Methods of constructing core collections by stepwise clustering with three sampling strategies based on the genotypic values of crops

Abstract A genetic model with genotype×environment (GE) interactions for controlling systematical errors in the field can be used for predicting genotypic values by an adjusted unbiased prediction (AUP) method. Mahalanobis distance, calculated based on the genotypic values, is then applied to measure the genetic distance among accessions. The unweighted pair-group average, Ward’s and the complete linkage methods of hierarchical clustering combined with three sampling strategies are proposed to construct core collections in a procedure of stepwise clustering. A homogeneous test and t-tests are suggested for use in testing variances and means, respectively. The coincidence rate (CR%) for range and the variable rate (VR%) for the coefficient of variation are designed to evaluate the property of core collections.
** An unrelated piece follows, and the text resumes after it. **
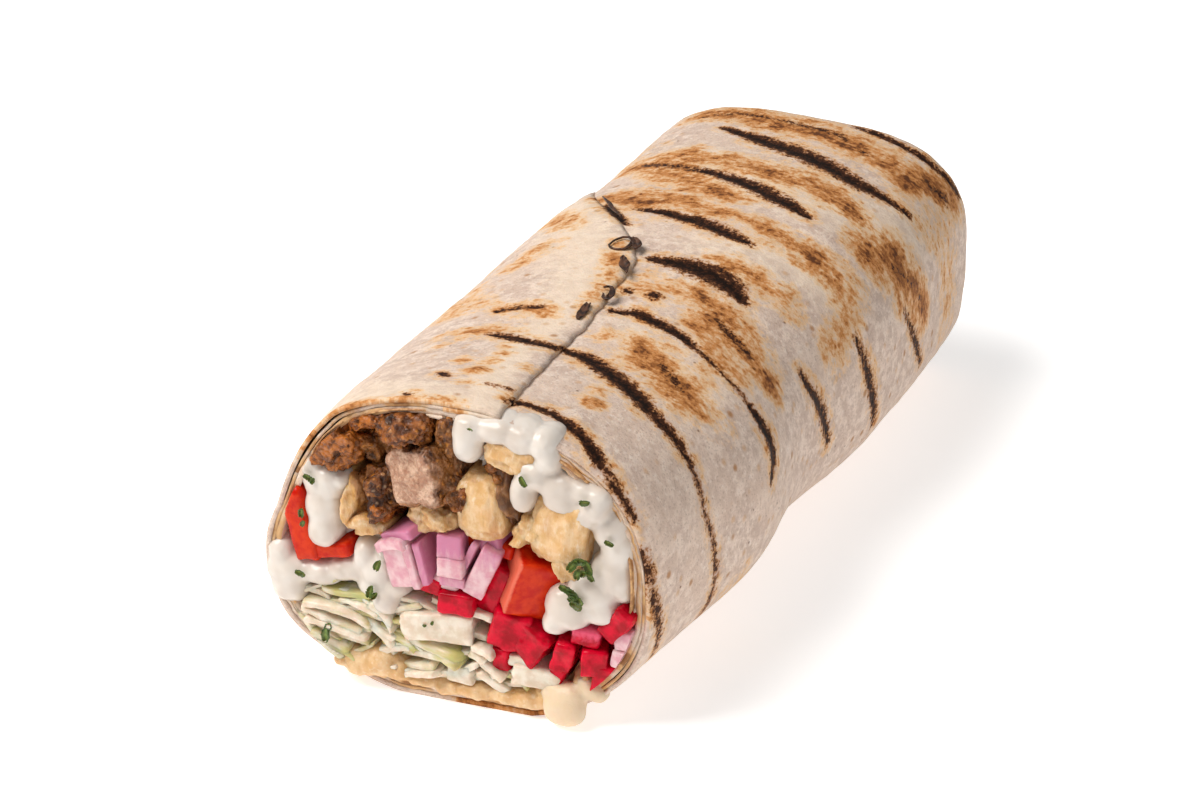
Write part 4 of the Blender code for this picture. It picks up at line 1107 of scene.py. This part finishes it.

A worked example of constructing core collections in cotton with 21 traits was conducted. Random sampling can represent the genetic diversity structure of the initial collection. Preferred sampling can keep the accessions with special or valuable characteristics in the initial collection. Deviation sampling can retain the larger genetic variability of the initial collection. For better representation of the core collection, cluster methods should be combined with different sampling strategies. The core collections based on genotypic values retained larger genetic variability and had superior representatives than those based on phenotypic values.